# VLAN and ARP broadcast



## horesh99 (Jul 1, 2013)

how an ARP broadcast (say from a router) gets into all vlans of a network?


----------



## Fjandr (Sep 26, 2012)

You can use proxy-arp to broadcast to non-local network segments (in this case, another VLAN).


----------



## horesh99 (Jul 1, 2013)

Fjandr said:


> You can use proxy-arp to broadcast to non-local network segments (in this case, another VLAN).


----------



## horesh99 (Jul 1, 2013)

10x but still how does it work?
generally Vlans blocks broadcasts. therefore how a broadcast of any type overpasss this vlan bocking swiches?
is there a way to use a configuer "allow broadcasts from specicfic MAC address or IP address?


----------



## Fjandr (Sep 26, 2012)

Your hardware has to support proxy-arp.
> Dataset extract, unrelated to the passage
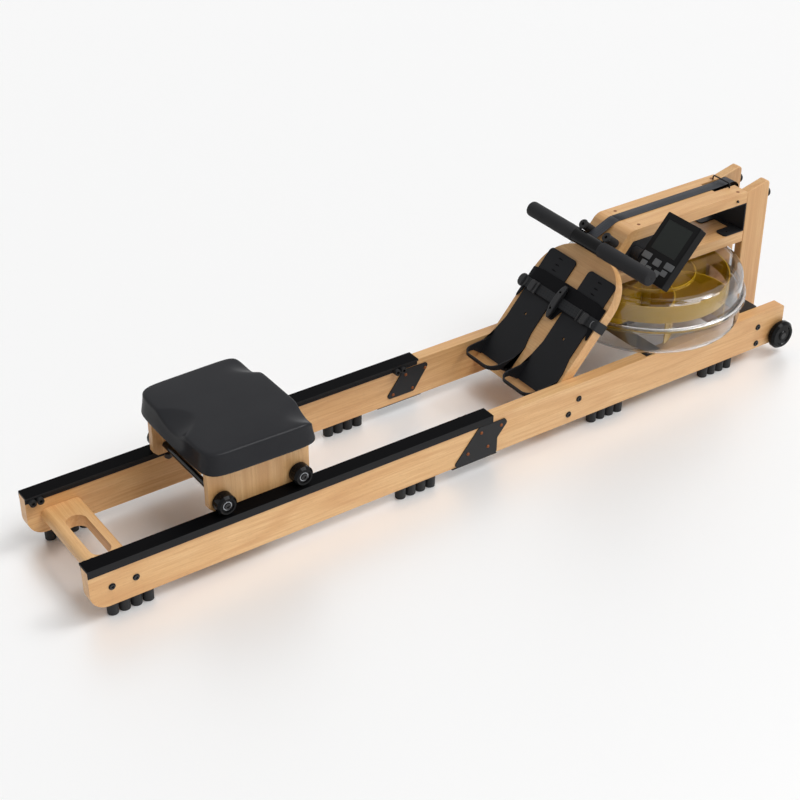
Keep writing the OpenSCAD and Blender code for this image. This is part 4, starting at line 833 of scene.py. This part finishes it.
def band_point(across, along, under):
    """A point of the band's upper or under face, with across and along from 0 to 1."""
    y = -BAND_HALF + 2 * BAND_HALF * across
    off = abs(y)
    bend = smooth_step(max(0, (off - BAND_BEND_Y) / (BAND_HALF - BAND_BEND_Y)))
    lift = BAND_TOP - math.exp(-(y / 11) ** 2) - (BAND_BEND_UNDER if under else BAND_BEND) * bend
    lift -= 0.5 * (2 * along - 1) ** 6
    arch = BAND_ARCH * smooth_step((off - BAND_FOOT_INNER) / 12) * smooth_step((BAND_FOOT_OUTER - off) / 10)
    narrow = BAND_NARROW * smooth_step((off - 100) / 45)
    wave = BAND_WAVE * math.cos(y / 145 * TURN)
    length = BAND_HIGH - BAND_LOW - arch - narrow * 1.4
    s = BAND_LOW + arch + narrow * 0.6 + length * along + wave * (along - 0.5)
    least = 5.1 if off < BAND_PLATE_Y else 0.4
    return slope(s, y, max(least, lift - (BAND_T if under else 0)))


def instep_band():
    """A soft rubber sheet over both footplates, pulled down round the board's edges."""
    cols, rows = 72, 14
    verts = [band_point(i / cols, j / rows, under)
             for under in (False, True) for j in range(rows + 1) for i in range(cols + 1)]
    w = cols + 1
    lower = w * (rows + 1)
    faces = []
    for j in range(rows):
        for i in range(cols):
            a = j * w + i
            faces.append((a, a + w, a + w + 1, a + 1))
            faces.append((lower + a, lower + a + 1, lower + a + w + 1, lower + a + w))
    for i in range(cols):
        a, b = i, rows * w + i
        faces.append((a, a + 1, lower + a + 1, lower + a))
        faces.append((b + 1, b, lower + b, lower + b + 1))
    for j in range(rows):
        a, b = j * w, j * w + cols
        faces.append((a + w, a, lower + a, lower + a + w))
        faces.append((b, b + w, lower + b + w, lower + b))
    obj = piece("instep_sheet", verts, faces, "band", "frame", "band", levels=1)
    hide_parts("instep_band")


instep_band()

# Display glass, measured down the monitor's face from its upper end and across from its middle
GLASS_TOP, GLASS_FOOT, GLASS_HALF, GLASS_CORNER = 17.3, 100.7, 43.7, 1.5


def monitor_point(down, across, out):
    """A point on the monitor: down from its upper end, across from its middle, out of its mid-plane."""
    s = MONITOR_H - MONITOR_BELOW_AXIS - down
    return P(MONITOR_X + s * math.cos(MONITOR_ANGLE) - out * math.sin(MONITOR_ANGLE),
             -(NECK_HALF + MOUNT_REACH + REST_GAP) - MONITOR_W / 2 + across,
             MONITOR_Z + s * math.sin(MONITOR_ANGLE) + out * math.cos(MONITOR_ANGLE))


def screen_glass():
    """The display's glass, sunk in the monitor's face, with rounded corners and a slightly smaller top."""
    top, foot = GLASS_TOP + GLASS_CORNER, GLASS_FOOT - GLASS_CORNER
    half = GLASS_HALF - GLASS_CORNER
    outline = []
    for down, across, start in ((top, -half, 180), (foot, -half, 270), (foot, half, 0), (top, half, 90)):
        for i in range(5):
            a = math.radians(start + 90 * i / 4)
            outline.append((down + GLASS_CORNER * math.cos(a), across + GLASS_CORNER * math.sin(a)))
    small = [(GLASS_TOP + (down - GLASS_TOP) * 0.985 + 0.6, across * 0.985) for down, across in outline]
    face = MONITOR_T / 2
    rings = [[monitor_point(down, across, face - sunk) for down, across in points]
             for points, sunk in ((outline, 0.98), (outline, 0.35), (small, 0.2))]
    piece("screen_glass", *swept(rings), "screen", "monitor", "monitor_case", smooth=False)


screen_glass()


# Small turned rings

def side_ring(name, profile, sides, x, z, side, look, body, slot):
    """A ring turned round an axis across the machine, facing out of the given side."""
    verts, faces = lathe([(r, side * y) for r, y in profile], sides, (x, 0, z), "y")
    if side > 0:
        faces = turned_over(faces)
    piece(name, verts, faces, look, body, slot)


def hub_rings():
    """The bright bearing ring in each seat wheel's dished face."""
    for end, x in (("front", SEAT_X + WHEEL_REACH), ("rear", SEAT_X - WHEEL_REACH)):
        for side, word in BOTH_SIDES:
            wheel = f"seat_wheel_{end}_{word}"
            low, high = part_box(wheel)
            face = (high[1] if side > 0 else -low[1]) * MM
            z = (low[2] + high[2]) / 2 * MM
            profile = [(8.4, face - 6.8), (8.4, face - 3.2), (8.9, face - 2.5), (11.0, face - 2.5),
                       (11.7, face - 3.4), (11.7, face - 6.8)]
            side_ring(f"hub_ring_{end}_{word}", profile, 48, x, z, side, "steel", wheel, "steel_rod")


def bolt_collars():
    """A glossy flanged collar under the head of each bolt in the rails' outer faces."""
    places = list(END_BOLTS)
    for s in BOARD_BOLTS_S:
        p = slope(s, 0, BOARD_BOLTS_O) * MM
        places.append((p.x + HALF_LENGTH, p.z))
    profile = [(r, RAIL_OUT + h)
               for r, h in ((6.7, 0.1), (6.7, 1.6), (7.3, 2.0), (8.1, 1.5), (8.6, 0.7), (8.6, 0.1))]
    for side, word in BOTH_SIDES:
        for i, (x, z) in enumerate(places):
            side_ring(f"bolt_collar_{word}_{i}", profile, 36, x, z, side, "black_oxide", "frame",
                      "black_bolts")


def tank_ridges():
    """Thin clear ridges on the rim where the tank's halves meet."""
    ridge = ((-1.1, 0), (-0.8, 1.3), (0, 1.9), (0.8, 1.3), (1.1, 0))
    for i, radius in enumerate((247.4, 250.4, 253.2)):
        profile = [(radius + r, TANK_RIM_Z + h) for r, h in ridge]
        verts, faces = lathe(profile, 160, (TANK_X, 0, 0), "z")
        piece(f"tank_ridge_{i}", verts, turned_over(faces), "tank", "frame", "tank_clear")


hub_rings()
bolt_collars()
tank_ridges()


# Stage, lights and camera, with lengths in metres

FLOOR_HALF = 40
FLOOR_Z = -0.0005
SHADE_LIGHT = 0.29
SENSOR_W = 36
PHOTO_W = 800
FOCUS_PIXELS = 1692.1
CAMERA_X, CAMERA_Y, CAMERA_Z = -1.049, -2.898, 2.411
CAMERA_YAW, CAMERA_PITCH, CAMERA_ROLL = math.radians(55.639), math.radians(32.782), math.radians(0.034)


def floor():
    """A pale floor just under the feet that shows the machine's shadow."""
    mesh = bpy.data.meshes.new("floor")
    corners = ((-1, -1), (1, -1), (1, 1), (-1, 1))
    mesh.from_pydata([(x * FLOOR_HALF, y * FLOOR_HALF, FLOOR_Z) for x, y in corners], [], [(0, 1, 2, 3)])
    obj = bpy.data.objects.new("floor", mesh)
    bpy.context.scene.collection.objects.link(obj)
    material = new_material("floor", Base_Color=(0.96, 0.96, 0.96, 1), Roughness=0.42, Metallic=0.3)[0]
    mesh.materials.append(material)


def surroundings():
    """White surroundings where they are seen, mirrored or looked at through glass, and a low even light."""
    world = bpy.data.worlds.new("studio")
    bpy.context.scene.world = world
    world.use_nodes = True
    tree = world.node_tree
    back = tree.nodes["Background"]
    back.inputs["Color"].default_value = (1, 1, 1, 1)
    rays = node(tree, "ShaderNodeLightPath").outputs
    seen = maths(tree, "MAXIMUM", rays["Is Camera Ray"], rays["Is Transmission Ray"])
    seen = maths(tree, "MAXIMUM", seen, rays["Is Glossy Ray"])
    tree.links.new(spread(tree, seen, 0.0, 1.0, SHADE_LIGHT, 1.0), back.inputs["Strength"])


def lamp(name, towards, strength, width):
    """Even light from one direction, as from a large distant lamp that looks width degrees across."""
    light = bpy.data.lights.new(name, "SUN")
    light.energy = strength
    light.angle = math.radians(width)
    obj = bpy.data.objects.new(name, light)
    bpy.context.scene.collection.objects.link(obj)
    obj.location = Vector(towards) * 3
    obj.rotation_euler = Vector(towards).to_track_quat("Z", "Y").to_euler()


def camera():
    """The camera that was fitted to the photograph."""
    data = bpy.data.cameras.new("camera")
    data.sensor_width = SENSOR_W
    data.lens = SENSOR_W * FOCUS_PIXELS / PHOTO_W
    data.clip_end = 100
    obj = bpy.data.objects.new("camera", data)
    bpy.context.scene.collection.objects.link(obj)
    bpy.context.scene.camera = obj
    east, north = math.cos(CAMERA_YAW), math.sin(CAMERA_YAW)
    level = math.cos(CAMERA_PITCH)
    ahead = Vector((east * level, north * level, -math.sin(CAMERA_PITCH)))
    right = Vector((north, -east, 0))
    up = right.cross(ahead)
    turned = Matrix(((right.x, up.x, -ahead.x, 0), (right.y, up.y, -ahead.y, 0),
                     (right.z, up.z, -ahead.z, 0), (0, 0, 0, 1)))
    place = Matrix.Translation((CAMERA_X - HALF_LENGTH / MM, CAMERA_Y, CAMERA_Z))
    obj.matrix_world = place @ turned @ Matrix.Rotation(CAMERA_ROLL, 4, "Z")


floor()
surroundings()
lamp("key", (0.539, -0.196, 0.819), 1.22, 30)
lamp("spark", (0.58, -0.26, 0.77), 0.26, 8)
lamp("front", (0.196, -0.539, 0.819), 0.95, 30)
camera()
bpy.context.scene.view_settings.view_transform = "Standard"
It's a method for forwarding an ARP broadcast to a non-local network segment.


----------



## Wand3r3r (Sep 17, 2010)

Vlans don't block broadcasts. That is a misunderstanding. You use vlans to limit broadcasts to just their vlan domain similar to when you use subnetting to limit the ip broadcast domain.

Routers are used to by arp to get addresses on the other side.
Address Resolution Protocol (ARP): TCP/IP

Proxy arp devices can do similar
http://en.wikipedia.org/wiki/Proxy_ARP


----------